Выздоравливала я медленно, и Александр Гросс отвез меня на поправку во Франценсбад. Я была вялой и грустной, не проявляя интереса ни к прекрасной местности, ни к окружавшим меня добрым друзьям. Приехавшая жена Гросса ласково ухаживала за мной в течение бессонных ночей. Вероятно, на мое счастье, дорогие доктора и сиделки истощили счет в банке, и Гросс вынужден был организовать мои концерты во Франценсбаде, Мариенбаде и Карлсбаде.
Итак, я снова открыла свой чемодан и вытащила танцевальные туники. Помню, как разразилась слезами, целуя мою короткую красную тунику, в которой я танцевала все свои революционные танцы, и поклялась никогда больше не покидать искусства ради любви. К этому времени мое имя стало в стране магическим; вспоминаю, как однажды вечером, когда я обедала со своим директором и его женой, перед зеркальным окном ресторана сгрудилась такая толпа, что в конце концов, к отчаянию управляющего гостиницей, она разбила огромное окно.
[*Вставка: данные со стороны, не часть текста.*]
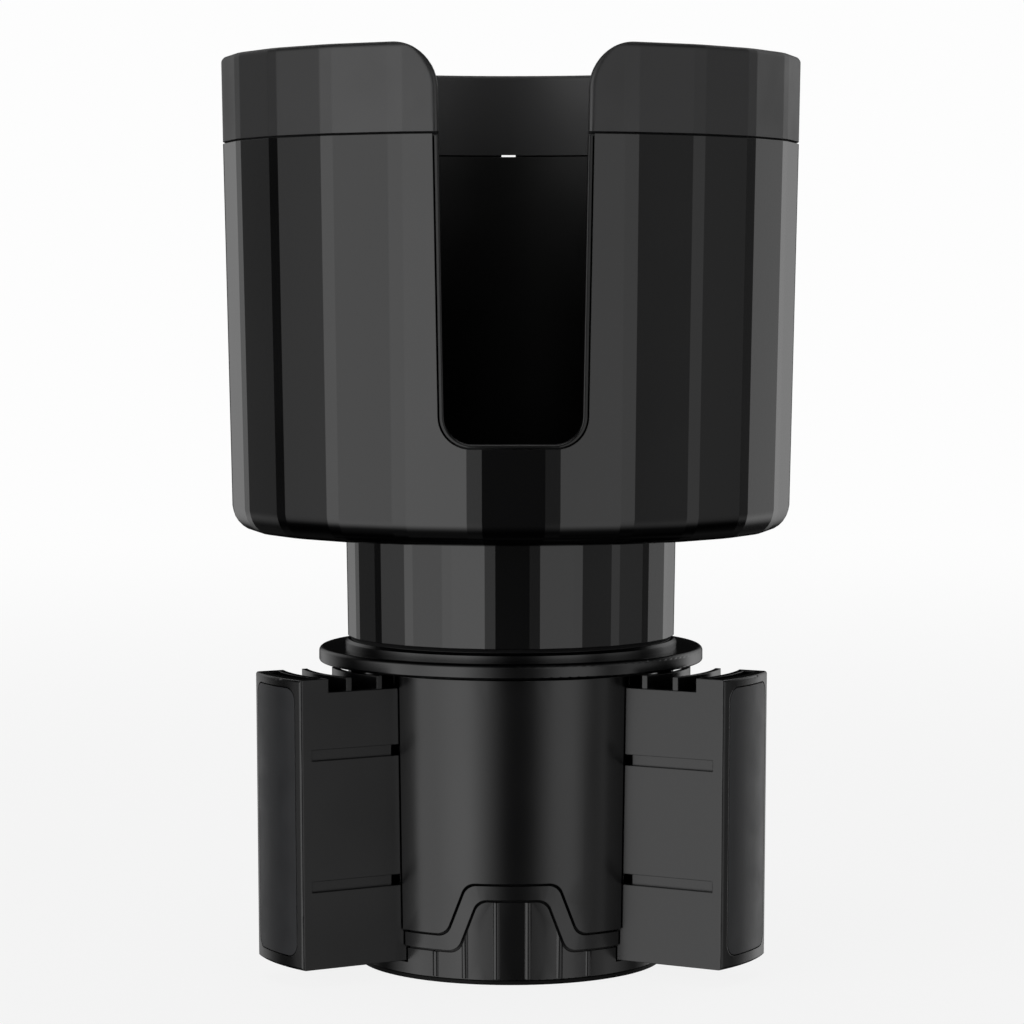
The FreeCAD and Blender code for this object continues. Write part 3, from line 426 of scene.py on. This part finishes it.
both_ends = add_node(tree, "ShaderNodeMath", {0: lower_end.outputs["Result"],
                                              1: upper_end.outputs["Result"]},
                     operation="MULTIPLY")
surround = tree.nodes["Background"]
tree.links.new(ring.outputs["Color"], surround.inputs["Color"])
tree.links.new(both_ends.outputs["Value"], surround.inputs["Strength"])
seen = add_node(tree, "ShaderNodeBackground", {"Color": linear(PALE)})
kind = add_node(tree, "ShaderNodeLightPath")
mixed = add_node(tree, "ShaderNodeMixShader", {0: kind.outputs["Is Camera Ray"],
                                               1: surround.outputs["Background"],
                                               2: seen.outputs["Background"]})
tree.links.new(mixed.outputs["Shader"], tree.nodes["World Output"].inputs["Surface"])

# Lamps: a broad soft one overhead that brightens the floor, and a long one high at the back
# that draws a thin light line along the edges that face up.


def soft_lamp(name, size, strength, place, target):
    """Rectangular soft light of a given strength as seen in a reflection, aimed at a point."""
    lamp = bpy.data.lights.new(name, "AREA")
    lamp.shape = "RECTANGLE"
    lamp.size, lamp.size_y = size
    lamp.energy = strength * math.pi * size[0] * size[1]
    holder = bpy.data.objects.new(name, lamp)
    bpy.context.scene.collection.objects.link(holder)
    holder.location = place
    holder.rotation_euler = (Vector(target) - Vector(place)).to_track_quat("-Z", "Y").to_euler()
    holder.visible_camera = False


soft_lamp("overhead", (1.1, 1.1), 1.0, (0, 0, 1.6), (0, 0, 0))
soft_lamp("back_strip", (2.0, 0.4), 1.2, (0, 1.3, 1.3), (0, 0, 0.15))

# Camera: the photograph's viewing angle, a long lens a little above the middle of the cup.
# Its place, aim and lens come from the outlines of the cup and the base.
camera = bpy.data.cameras.new("camera")
camera.lens = 124.602
camera.sensor_width = 36.0
camera.shift_x = 0.001117
camera.clip_start = 0.01
eye = bpy.data.objects.new("camera", camera)
bpy.context.scene.collection.objects.link(eye)
eye.location = (-0.006055, -0.679458, 0.128806)
gaze = Vector((0, 0, 0.0861216)) - eye.location
eye.rotation_euler = gaze.to_track_quat("-Z", "Y").to_euler()
bpy.context.scene.camera = eye
bpy.context.scene.view_settings.view_transform = "Standard"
Скорбь, муку и разочарование любви я перенесла в свое искусство. Я создала историю Ифигении, ее прощание с жизнью на алтаре смерти. Наконец, Александр Гросс подготовил все для моего выступления в Мюнхене, где я встретилась с матерью и Элизабет. Они были в восторге, увидав меня без Ромео, но нашли, что я переменилась и стала грустной.
В эти дни вся жизнь Мюнхена сосредоточивалась вокруг Дома искусств, где группа таких мастеров, как Карлбах, Лембах, Штук[38], и других собиралась каждый вечер, чтобы насытиться прекрасным мюнхенским пивом и потолковать о философии и искусстве. Гросс захотел устроить мой дебют в Доме искусств. Лембах и Карлбах были согласны; лишь Штук утверждал, что танцы не соответствуют храму искусства, подобному мюнхенскому Дому искусств. Я направилась к Штуку на дом, чтобы убедить его в достоинствах своего искусства. Сняв в его студии платье и надев тунику, я протанцевала перед ним, а затем четыре часа без перерыва беседовала с ним о возможностях танца как искусства. Позже он часто рассказывал своим друзьям, что никогда в своей жизни не был так удивлен. Он говорил, что чувствовал, будто внезапно явилась дриада Олимпа. Он дал свое согласие, и мой дебют в мюнхенском Доме искусств стал большим артистическим событием и сенсацией, каких город не видел уже много лет.